The following circuit was developed using circom. The complete code can be found here.

pragma circom 2.0.2;

include "./modules/merkleTree.circom";
include "./modules/commitmentHasher.circom";

template Main(levels) {
    signal input root;
    signal input logicHoldingAddressHash;
    signal input logicHoldingAddress;
    signal input secret;
    signal input nonce;
    signal input pathElements[levels];
    signal input pathIndices[levels];
    
    component secretHasher = SecretHasher();
    secretHasher.secret <== secret;
    
    component hasher = CommitmentHasher();
    hasher.logicHoldingAddress <== logicHoldingAddress;
    hasher.secret <== secretHasher.hashedSecret;
    hasher.nonce <== nonce;
    
    hasher.logicHoldingAddressHash === logicHoldingAddressHash;
    
    component tree = MerkleTreeChecker(levels);
    tree.leaf <== hasher.commitment;
    tree.root <== root;
    for (var i = 0; i < levels; i++) {
        tree.pathElements[i] <== pathElements[i];
        tree.pathIndices[i] <== pathIndices[i];
    }
}

component main {public [root,logicHoldingAddressHash]} = Main(N);

The circuit has a total of 7 signals, 2 of which are public, namely the Merkle tree root and the hashed address of the logic-holding account (it must be hashed before encoding it into the asset-holding contracts to prevent observers from clustering accounts based on the same logic-holder account).

Conclusion

In a world where users must manage multiple accounts, the need for a one-stop social recovery feature becomes increasingly important. Zk-SNARKs can be used to implement logic/asset-separated wallets, enabling users to use the 'logic' of account A to spend from account B without creating a link between the two. As an initial step, SNARK proofs could be utilized for actions less risky than asset spending.

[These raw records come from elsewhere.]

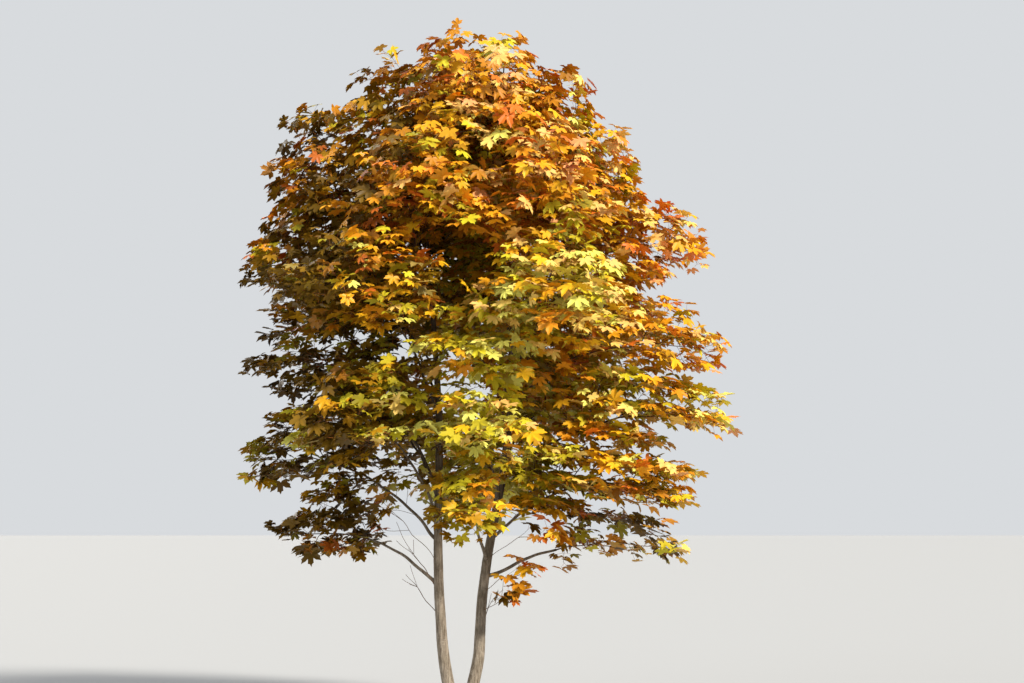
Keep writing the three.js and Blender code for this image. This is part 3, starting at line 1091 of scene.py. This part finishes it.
def bark_material(colours, name, grain):
    """Grey-brown bark: long furrows, broad patches, pale flecks, and grain in its bump. It is pale at the
    foot and darkened up in the crown by painted shade, where the crown's shadow falls on the stems and
    boughs."""
    material, tree, shader = material_named(name, roughness=0.88, specular=0.25)
    place = tree.nodes.new("ShaderNodeTexCoord").outputs["Object"]
    long = add_node(tree, "ShaderNodeMapping", Vector=place, Scale=(grain, grain, grain * STREAK_SCALE))

    def texture(vector, **inputs):
        return add_node(tree, "ShaderNodeTexNoise", Vector=vector, **inputs).outputs["Fac"]

    streaks = texture(long.outputs["Vector"], Scale=1.0, Detail=6.0, Roughness=0.62, Distortion=0.4)
    patches = texture(place, Scale=grain * PATCH_SCALE, Detail=4.0, Roughness=0.55)
    flecks = texture(place, Scale=grain * FLECK_SCALE, Detail=5.0, Roughness=0.7)
    colour = ramp_between(tree, streaks, colours.bark_deep, colours.bark, stops=(0.36, 0.62))
    fleck_share = ramp_between(tree, flecks, BLACK, WHITE, stops=(0.55, 0.75))
    colour = mixed(tree, "MIX", fleck_share, colour, (*colours.bark_pale, 1))
    shade = ramp_between(tree, patches, PATCH_SHADE, WHITE, stops=(0.38, 0.62))
    colour = mixed(tree, "MULTIPLY", PATCH_SHARE, colour, shade)
    # Painted shade: the bark darkens with height up into the crown, where the crown's shadow falls on it
    height = add_node(tree, "ShaderNodeSeparateXYZ", Vector=place).outputs["Z"]
    low, high = CROWN_SHADE_START, CROWN_SHADE_FULL
    crown_shade = add_node(tree, "ShaderNodeMapRange", Value=height, From_Min=low, From_Max=high).outputs["Result"]
    colour = mixed(tree, "MULTIPLY", 1.0, colour, ramp_between(tree, crown_shade, WHITE, CROWN_SHADE_ON_BARK))
    bump = add_node(tree, "ShaderNodeBump", Height=streaks, Strength=0.55, Distance=0.002)
    set_inputs(tree, shader, Base_Color=colour, Normal=bump.outputs["Normal"])
    return material


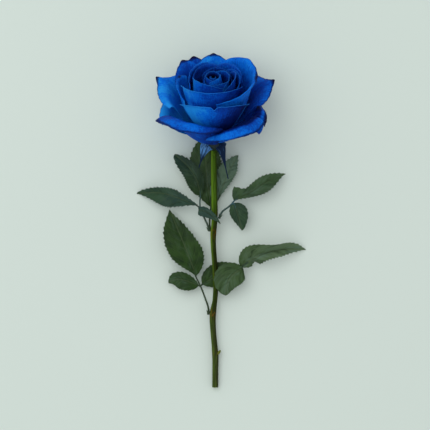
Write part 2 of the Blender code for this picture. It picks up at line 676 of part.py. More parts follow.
LEAVES = {
    "leaf_lower_left": Leaf(
        seat=(314.5, 180),
        stalks=(
            ((208.2, 307.3, 6.6), (204.2, 295.5, 7.0), (200.4, 286.0, 6.6),
             (196.2, 277.5, 6.6), (193.8, 271.5, 7.4)),
            ((200.6, 286.5, 6.6), (198.0, 285.2, 6.6), (193.6, 283.2, 7.0)),
            ((200.6, 286.0, 6.4), (203.0, 283.6, 5.0), (206.5, 281.4, 4.2)),
        ),
        leaflets={
            "terminal": Leaflet(((195.4, 276.0, 6.8), (190.0, 255.7, 11.0),
                                 (180.7, 237.4, 12.0), (169.6, 209.8, 5.0)),
                                left=(15.2, 0.55, 1.0), right=(12.3, 0.38, 1.2), fold=12,
                                teeth=7),
            "left": Leaflet(((198.6, 285.4, 6.6), (185.0, 280.4, 9.0), (177.0, 275.1, 9.0),
                             (168.8, 283.0, 4.0)), left=(8.8, 0.42, 0.85),
                            right=(6.6, 0.50, 0.76), fold=14, teeth=5),
            "right": Leaflet(((202.4, 284.0, 5.2), (213.0, 277.0, 3.0), (228.0, 272.0, 3.4),
                              (237.5, 265.4, 5.0)), left=(10.3, 0.42, 0.84),
                             right=(8.8, 0.46, 0.77), fold=4, teeth=5),
        },
    ),
    "leaf_lower_right": Leaf(
        seat=(276.5, 20),
        stalks=(
            ((221.5, 274.0, 8.6), (231.0, 270.5, 8.6), (239.5, 268.2, 9.0),
             (243.6, 265.4, 10.0), (248.0, 262.2, 11.6)),
            ((238.4, 268.6, 8.9), (241.2, 269.6, 9.9), (242.6, 269.6, 12.4)),
        ),
        leaflets={
            "far_right": Leaflet(((241.2, 267.0, 9.4), (256.9, 254.1, 15.0),
                                  (276.0, 246.7, 16.0), (305.5, 249.5, 0.0)),
                                 left=(13.9, 0.40, 0.9), right=(6.9, 0.41, 0.95), fold=18,
                                 turns=((LEFT, 0.6, 0.3, 50), (RIGHT, 0.21, 0.09, -80)),
                                 teeth=7),
            "before_stem": Leaflet(((243.2, 268.6, 11.0), (240.5, 268.8, 13.5),
                                    (224.0, 276.0, 14.5), (225.8, 295.4, 11.5)),
                                   left=(10.1, 0.41, 0.58), right=(12.4, 0.62, 0.76),
                                   fold=8, teeth=5),
        },
    ),
    "leaf_upper_left": Leaf(
        seat=(231.0, 180),
        stalks=(
            ((207.6, 225.0, 10.2), (204.6, 218.5, 10.6), (200.2, 209.4, 10.8),
             (197.6, 206.0, 10.9), (192.6, 203.6, 11.4)),
            ((200.4, 209.8, 10.8), (199.9, 203.0, 10.4), (200.4, 195.0, 9.8),
             (200.2, 189.5, 9.9)),
            ((200.4, 209.6, 10.8), (201.8, 210.2, 11.4), (204.0, 210.6, 12.4)),
        ),
        leaflets={
            "far_left": Leaflet(((197.2, 205.6, 11.0), (168.0, 194.6, 13.5),
                                 (166.7, 190.5, 13.0), (137.0, 193.6, 0.0)),
                                left=(10.5, 0.50, 1.2), right=(5.6, 0.52, 0.55), fold=18,
                                roll_base=8, roll_tip=-8, teeth=6),
            "upper": Leaflet(((200.5, 195.6, 9.6), (197.5, 176.0, 11.5),
                              (193.3, 170.5, 12.0), (174.6, 154.4, 8.0)),
                             left=(8.7, 0.46, 0.45), right=(7.0, 0.47, 0.66), fold=16,
                             roll_base=-20, roll_tip=10, teeth=6),
            "before_stem": Leaflet(((198.6, 209.8, 10.8), (203.0, 209.6, 14.8),
                                    (214.0, 215.0, 15.6), (220.4, 223.9, 13.6)),
                                   left=(3.5, 0.34, 0.85), right=(4.8, 0.25, 1.0), fold=22,
                                   teeth=4),
        },
    ),
    "leaf_upper_back": Leaf(
        seat=(231.5, 222),
        stalks=(
            ((209.7, 224.0, 7.4), (209.9, 214.0, 6.8), (210.8, 207.0, 6.2),
             (210.0, 198.0, 6.2)),
            ((210.6, 209.0, 6.4), (214.0, 204.5, 6.0), (218.0, 199.5, 6.0),
             (220.4, 194.5, 6.6)),
        ),
        leaflets={
            "terminal": Leaflet(((210.7, 206.8, 6.2), (207.0, 180.0, 6.6),
                                 (204.5, 165.0, 6.2), (205.6, 133.0, 3.4)),
                                left=(14.4, 0.51, 0.8), right=(13.2, 0.55, 0.74), fold=3,
                                teeth=7),
            "right": Leaflet(((217.4, 200.6, 6.0), (229.0, 170.0, 7.6), (227.5, 174.0, 8.2),
                              (238.2, 155.4, 5.5)), left=(10.2, 0.3, 0.6),
                             right=(6.3, 0.52, 1.05), fold=8, teeth=6),
        },
    ),
    "leaf_upper_right": Leaf(
        seat=(218.5, 12),
        stalks=(
            ((222.2, 211.8, 10.8), (227.8, 207.5, 10.9), (232.0, 203.6, 10.8),
             (234.6, 200.4, 10.9), (238.6, 197.4, 11.6)),
            ((232.0, 203.6, 10.8), (234.6, 204.6, 10.8), (235.8, 208.6, 11.2)),
        ),
        leaflets={
            "far_right": Leaflet(((234.0, 200.6, 10.8), (254.5, 191.9, 15.0),
                                  (262.5, 181.2, 15.0), (285.3, 174.0, 6.0)),
                                 left=(6.5, 0.54, 0.82), right=(7.7, 0.56, 1.2), fold=24,
                                 swellings=((LEFT, 0.10, 0.11, 8.5),), teeth=7),
            "hanging": Leaflet(((234.2, 203.0, 10.6), (236.7, 211.8, 12.5),
                                (238.6, 216.8, 11.5), (242.1, 230.4, 6.0)),
                               left=(8.5, 0.44, 0.66), right=(5.8, 0.38, 0.87), fold=14,
                               teeth=5),
        },
    ),
}


def leaf(name, plan, colour):
    """One compound leaf, its leaflets fused to the stalks that carry them."""
    pieces = []
    for k, stalk in enumerate(plan.stalks):
        points = [place(*point) for point in stalk]
        if k == 0:
            row, angle = plan.seat
            points.insert(0, beside_stem(row, angle, STALK_RADIUS))
        path = smooth_path(points, 2 if k == 0 else 1)
        start = STALK_RADIUS if k == 0 else SIDE_STALK_RADIUS
        radii = np.linspace(start, STALK_TIP_RADIUS, len(path))
        pieces.append(tube_object(name + "_stalk", path, radii, STALK_SIDES))
    for part, leaflet in plan.leaflets.items():
        pieces.append(leaflet_object(name + "_" + part, leaflet))
    return joined(name, pieces, colour)


def leaves():
    """The five leaves, each a body of its own in one shared green."""
    green = material("leaf_green", (0.02, 0.055, 0.025), 0.5)
    for name, plan in LEAVES.items():
        leaf(name, plan, green)


def main():
    clear_scene()
    stem()
    calyx()
    bloom()
    leaves()


main()
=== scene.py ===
"""A dyed blue rose that lies on a pale floor: its looks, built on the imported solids.

Every petal, leaflet, sepal and stalk follows the same plan as its solid, with a finer surface
and a finish of its own. +Z is up and +Y runs along the stem towards the flower. Lengths below
are millimetres and angles degrees, unless a name says otherwise.

The flower has a frame of its own. Its axis leaves the top of the hip, and a place in it is a
radius and a height along the axis, with an azimuth that is 0 towards the viewer, 90 to the
right, 180 towards the surface and 270 to the left.
"""

import math
from dataclasses import dataclass
from functools import partial

import bpy
import numpy as np
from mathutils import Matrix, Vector


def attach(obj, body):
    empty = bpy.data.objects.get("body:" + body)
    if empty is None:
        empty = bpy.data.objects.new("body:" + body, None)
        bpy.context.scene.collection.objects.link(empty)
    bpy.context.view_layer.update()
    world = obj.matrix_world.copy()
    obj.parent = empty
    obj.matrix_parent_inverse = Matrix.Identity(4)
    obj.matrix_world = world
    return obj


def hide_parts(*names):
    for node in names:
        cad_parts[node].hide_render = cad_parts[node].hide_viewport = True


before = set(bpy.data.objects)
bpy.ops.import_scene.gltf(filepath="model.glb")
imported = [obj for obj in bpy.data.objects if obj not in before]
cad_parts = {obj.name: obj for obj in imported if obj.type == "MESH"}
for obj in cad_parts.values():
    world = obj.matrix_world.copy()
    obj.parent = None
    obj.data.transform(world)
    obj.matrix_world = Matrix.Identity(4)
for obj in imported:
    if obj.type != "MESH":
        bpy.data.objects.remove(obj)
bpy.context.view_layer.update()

MM = 0.001
SKYWARD = np.array((0.0, 0.0, 1.0))
SHARP_ANGLE = 50.0
RINGS_EACH = 8                    # between two given points of a stem or stalk
SMALL_RINGS_EACH = 6

# The photograph, which sets places across the picture: pixels as seen from straight above
PIXEL = 0.8
PICTURE_SIZE = 430
PICTURE_CENTRE = PICTURE_SIZE / 2
ORIGIN_PIXEL = (221.275, 220.89)
VIEW_HEIGHT = 3000.0
CAMERA_PLACE = ((PICTURE_CENTRE - ORIGIN_PIXEL[0]) * PIXEL,
                (ORIGIN_PIXEL[1] - PICTURE_CENTRE) * PIXEL, VIEW_HEIGHT)

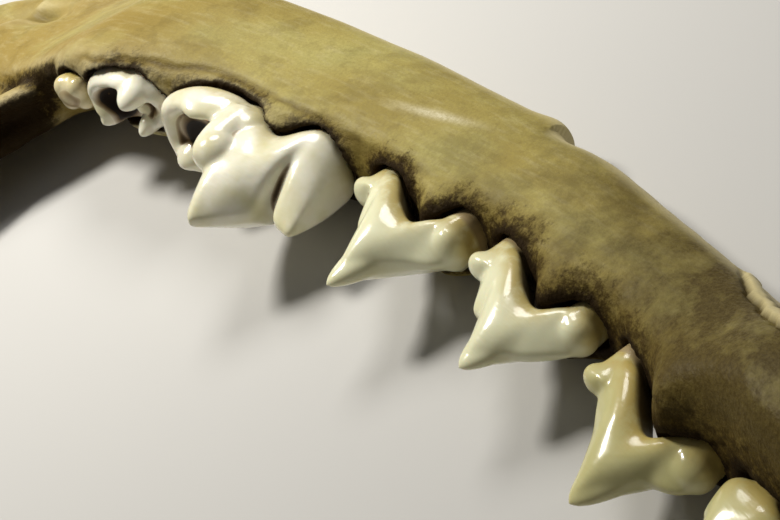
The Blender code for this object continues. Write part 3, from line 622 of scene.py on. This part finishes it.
rim = (
    (0, 3.0), (45, 3.0), (75, 2.7), (95, 3.1), (115, 2.75), (150, 2.9), (180, 2.8), (215, 3.0), (240, 3.4),
    (265, 3.1), (292, 2.4), (320, 2.8), (360, 3.0),
)
basin(bm, -0.5 - half, 6.9 - half, -side, side - 0.05, neck, rim, 1.6)
# The inner cusp and its swelling, the two small cusps of the heel, and the two roots.
spike(bm, (5.5 - half, 1.4, 1.2), (5.55 - half, 1.85, 5.5), 1.4, 1.2, 0.8)
ball(bm, (5.9 - half, 1.05, 1.9), (2.0, 1.5, 1.9))
ball(bm, (5.9 - half, 1.55, 4.2), (1.35, 1.15, 1.35))
ball(bm, (6.35 - half, 1.35, 4.5), (0.85, 0.75, 1.0))
spike(bm, (2.1 - half, -1.45, 1.0), (1.85 - half, -1.65, 3.7), 1.5, 1.0, 0.7)
spike(bm, (2.9 - half, 1.95, 1.0), (2.9 - half, 1.95, 3.1), 0.6, 0.5, 0.5)
spike(bm, (3.3 - half, -0.3, 2.4), (2.6 - half, -0.3, -5.4), 2.4, 1.7, 0.45)
spike(bm, (10.9 - half, -0.1, 2.4), (11.3 - half, 0.0, -5.6), 1.7, 1.5, 0.45)
tooth = piece_of("molar_1_crown", bm)
carved(tooth, neck, pits=((3.0 - half, -0.1, 2.1, 1.9, 2.9),))
placed(tooth, 18.60, -0.18, -0.36, -6.5, -8.9, -7.1)
set_in("molar_1", tooth, molar_enamel)

# Second molar, from its own middle.
half, side = 3.35, 2.1
bm = bmesh.new()
neck = [(-half, 1.0), (-1.34, 0.6), (0.2, 0.8), (half, 0.8)]
rim = (
    (0, 2.4), (40, 2.6), (75, 2.7), (110, 2.6), (150, 2.5), (180, 2.5), (215, 2.9), (240, 2.3), (262, 1.6),
    (285, 1.9), (310, 2.7), (360, 2.4),
)
basin(bm, -half, half, -side, side, neck, rim, 1.6, square=1.0)
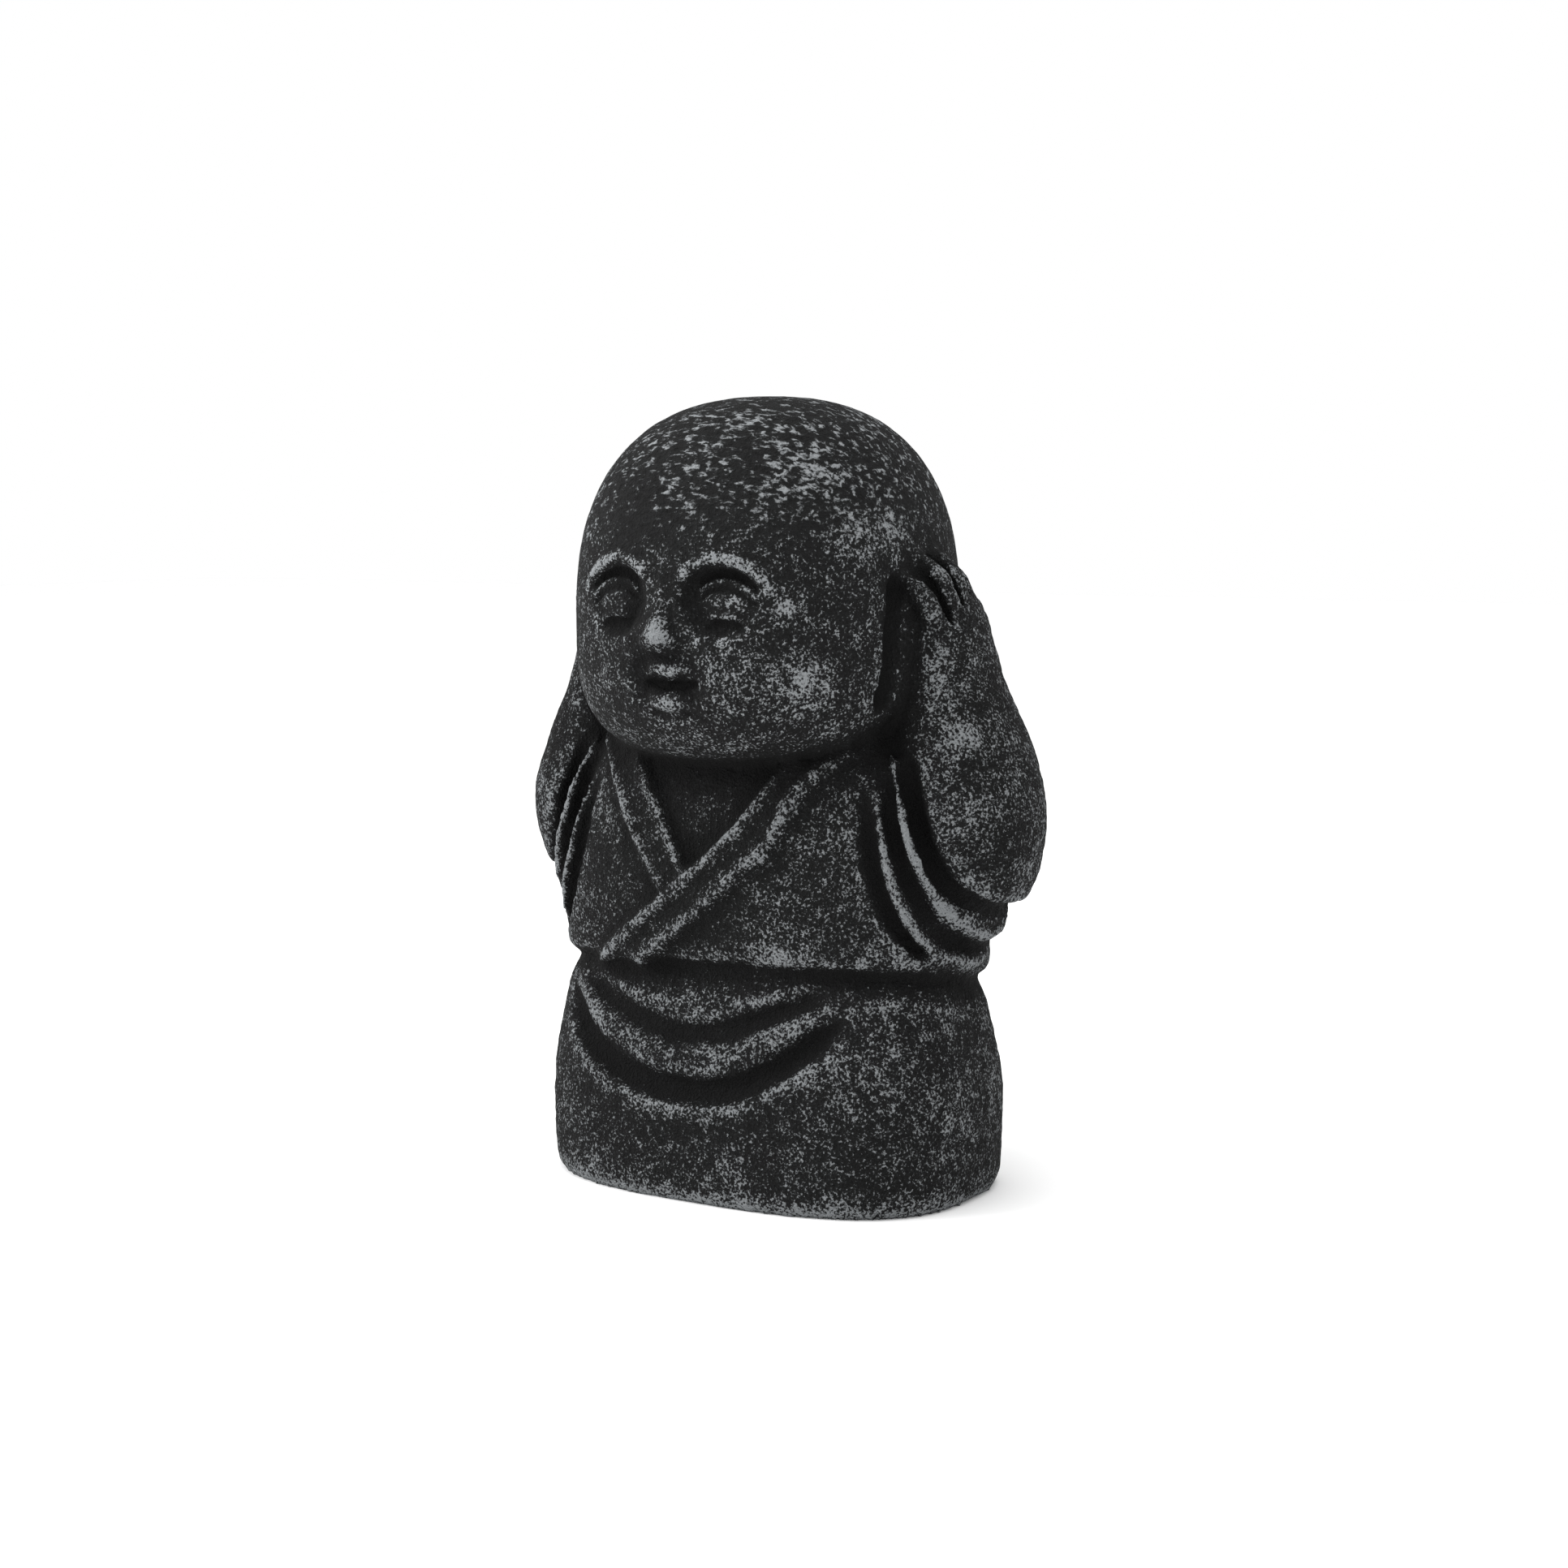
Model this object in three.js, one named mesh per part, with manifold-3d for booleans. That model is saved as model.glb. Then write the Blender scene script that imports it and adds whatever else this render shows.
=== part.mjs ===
// A child monk of cast stone, standing with both hands held over the ears.
// Millimetres, +Z up. The origin is the centre of the flat underside.
// The figure faces -Y, and its left hand is at +X.
import * as THREE from "three";
import { mergeVertices } from "three/addons/utils/BufferGeometryUtils.js";
import Module from "manifold-3d";

const wasm = await Module();
wasm.setup();

// ---- Driving sizes ----
// Profiles are [height, size] stations. Places on the robe are [x, height] as seen from the front.

const HEIGHT = 150;

const ROBE = {
  heights: [0, 1.2, 3.6, 14, 26, 34, 39, 41.6, 43, 43.8, 44.6, 45.6, 53, 61, 69, 77, 84, 89, 92, 93],
  width: [[0, 44], [12, 44.8], [24, 44.6], [41, 42], [48, 42.6], [60, 41.5], [76, 37.5], [88, 33], [93, 26]],
  depth: [[0, 30], [20, 28], [41, 24], [48, 24.8], [60, 25.6], [76, 24], [88, 19], [93, 13]],
  squareness: [[0, 2.7], [42, 2.85], [93, 2.3]],
  belt: [[38, 0], [41, 0.5], [43, 1.3], [43.8, 2.3], [44.6, 1.4], [45.6, 0]],
  beltSag: 3.4,
  beltTilt: 0.9,
  beltReach: [[14, 0], [38, 1], [50, 1], [69, 0]],
  rim: 3.6,
  rimInset: 1.1,
};

// The head's roundness is the exponent of its outline: 2 is an ellipse, and more is squarer.
const HEAD = {
  middle: -2.4,
  level: 109,
  width: 35.6,
  depth: 36,
  chin: 81,
  plan: 2.15,
  crownRound: 2.45,
  jawRound: 3.4,
  lean: 1.2,
};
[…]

For instance, a good starting point might be to allow users to initiate a 'withdrawal request'. This request can be finalized by the user after a certain period, provided it is not disputed by the owner of the logic-holding contract.

This way, the owner of the logic-holding contract can still intervene, albeit in a privacy-breaking manner, in case something unexpected happens.